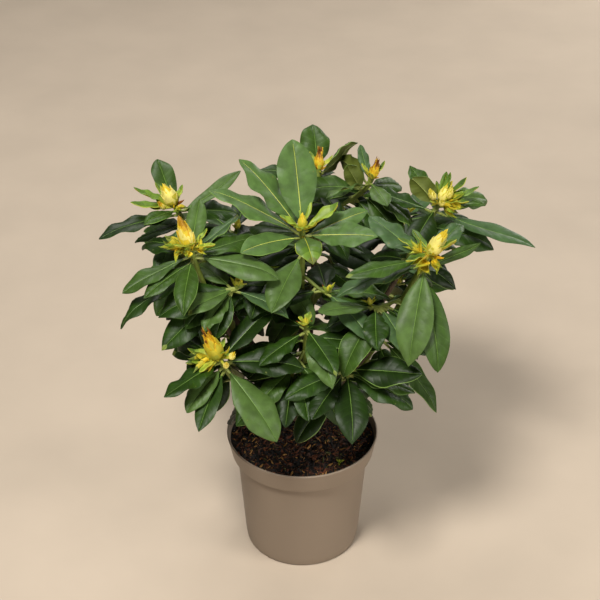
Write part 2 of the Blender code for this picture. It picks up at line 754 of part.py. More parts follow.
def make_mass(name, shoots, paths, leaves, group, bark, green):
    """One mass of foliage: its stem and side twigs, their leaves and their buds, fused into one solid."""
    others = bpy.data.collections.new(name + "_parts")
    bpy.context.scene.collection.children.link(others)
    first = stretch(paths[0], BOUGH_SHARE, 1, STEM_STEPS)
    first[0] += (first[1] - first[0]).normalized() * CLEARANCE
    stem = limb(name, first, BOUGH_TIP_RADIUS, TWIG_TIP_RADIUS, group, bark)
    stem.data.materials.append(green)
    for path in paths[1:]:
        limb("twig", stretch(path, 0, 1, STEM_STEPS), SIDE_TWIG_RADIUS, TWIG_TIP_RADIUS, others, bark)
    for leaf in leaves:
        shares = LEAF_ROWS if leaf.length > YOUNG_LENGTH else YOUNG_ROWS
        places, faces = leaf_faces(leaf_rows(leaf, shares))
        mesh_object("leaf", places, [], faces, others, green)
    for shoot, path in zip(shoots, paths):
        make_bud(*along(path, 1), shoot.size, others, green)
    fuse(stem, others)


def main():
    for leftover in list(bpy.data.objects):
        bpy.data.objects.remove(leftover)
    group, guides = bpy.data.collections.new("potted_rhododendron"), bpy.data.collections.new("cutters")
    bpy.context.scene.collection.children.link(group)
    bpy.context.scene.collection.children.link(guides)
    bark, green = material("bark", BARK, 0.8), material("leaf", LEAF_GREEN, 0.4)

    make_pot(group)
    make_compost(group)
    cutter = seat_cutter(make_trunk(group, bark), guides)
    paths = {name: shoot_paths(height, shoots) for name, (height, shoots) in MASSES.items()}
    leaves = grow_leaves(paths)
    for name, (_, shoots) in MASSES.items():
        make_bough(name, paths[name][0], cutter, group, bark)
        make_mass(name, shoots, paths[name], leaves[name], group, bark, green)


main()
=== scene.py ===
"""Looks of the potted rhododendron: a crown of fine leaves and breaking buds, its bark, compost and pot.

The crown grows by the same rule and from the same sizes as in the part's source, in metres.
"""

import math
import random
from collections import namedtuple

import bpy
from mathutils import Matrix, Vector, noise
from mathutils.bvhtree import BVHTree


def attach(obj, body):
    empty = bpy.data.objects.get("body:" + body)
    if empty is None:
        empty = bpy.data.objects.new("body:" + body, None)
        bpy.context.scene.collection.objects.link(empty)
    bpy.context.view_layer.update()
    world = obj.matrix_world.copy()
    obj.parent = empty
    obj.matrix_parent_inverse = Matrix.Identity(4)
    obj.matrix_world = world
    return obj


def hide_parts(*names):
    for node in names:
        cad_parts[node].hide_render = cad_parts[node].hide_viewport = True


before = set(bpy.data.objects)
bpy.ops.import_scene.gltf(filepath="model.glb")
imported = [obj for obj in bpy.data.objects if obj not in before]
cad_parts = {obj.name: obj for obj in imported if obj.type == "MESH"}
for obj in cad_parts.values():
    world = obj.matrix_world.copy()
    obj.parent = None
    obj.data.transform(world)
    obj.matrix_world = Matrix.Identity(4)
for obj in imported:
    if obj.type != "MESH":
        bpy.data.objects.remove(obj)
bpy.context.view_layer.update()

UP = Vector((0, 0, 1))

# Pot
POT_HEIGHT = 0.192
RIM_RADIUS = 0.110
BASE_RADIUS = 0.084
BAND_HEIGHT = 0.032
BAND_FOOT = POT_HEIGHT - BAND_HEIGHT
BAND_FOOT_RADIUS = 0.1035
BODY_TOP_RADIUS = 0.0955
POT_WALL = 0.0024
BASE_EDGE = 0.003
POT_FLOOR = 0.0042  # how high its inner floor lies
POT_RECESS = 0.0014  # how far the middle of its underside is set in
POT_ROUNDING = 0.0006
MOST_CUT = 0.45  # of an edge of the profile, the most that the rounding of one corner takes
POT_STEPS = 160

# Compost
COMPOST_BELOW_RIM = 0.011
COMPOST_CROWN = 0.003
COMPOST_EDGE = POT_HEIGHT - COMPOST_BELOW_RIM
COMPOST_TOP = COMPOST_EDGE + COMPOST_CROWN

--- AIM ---
Your task is to repeat exactly the lines from the one that contains "make_pot(group)" through the one that contains "UP = Vector((0, 0, 1))", with both end lines included.

--- RESPONSE BELOW ---
    make_pot(group)
    make_compost(group)
    cutter = seat_cutter(make_trunk(group, bark), guides)
    paths = {name: shoot_paths(height, shoots) for name, (height, shoots) in MASSES.items()}
    leaves = grow_leaves(paths)
    for name, (_, shoots) in MASSES.items():
        make_bough(name, paths[name][0], cutter, group, bark)
        make_mass(name, shoots, paths[name], leaves[name], group, bark, green)


main()
=== scene.py ===
"""Looks of the potted rhododendron: a crown of fine leaves and breaking buds, its bark, compost and pot.

The crown grows by the same rule and from the same sizes as in the part's source, in metres.
"""

import math
import random
from collections import namedtuple

import bpy
from mathutils import Matrix, Vector, noise
from mathutils.bvhtree import BVHTree


def attach(obj, body):
    empty = bpy.data.objects.get("body:" + body)
    if empty is None:
        empty = bpy.data.objects.new("body:" + body, None)
        bpy.context.scene.collection.objects.link(empty)
    bpy.context.view_layer.update()
    world = obj.matrix_world.copy()
    obj.parent = empty
    obj.matrix_parent_inverse = Matrix.Identity(4)
    obj.matrix_world = world
    return obj


def hide_parts(*names):
    for node in names:
        cad_parts[node].hide_render = cad_parts[node].hide_viewport = True


before = set(bpy.data.objects)
bpy.ops.import_scene.gltf(filepath="model.glb")
imported = [obj for obj in bpy.data.objects if obj not in before]
cad_parts = {obj.name: obj for obj in imported if obj.type == "MESH"}
for obj in cad_parts.values():
    world = obj.matrix_world.copy()
    obj.parent = None
    obj.data.transform(world)
    obj.matrix_world = Matrix.Identity(4)
for obj in imported:
    if obj.type != "MESH":
        bpy.data.objects.remove(obj)
bpy.context.view_layer.update()

UP = Vector((0, 0, 1))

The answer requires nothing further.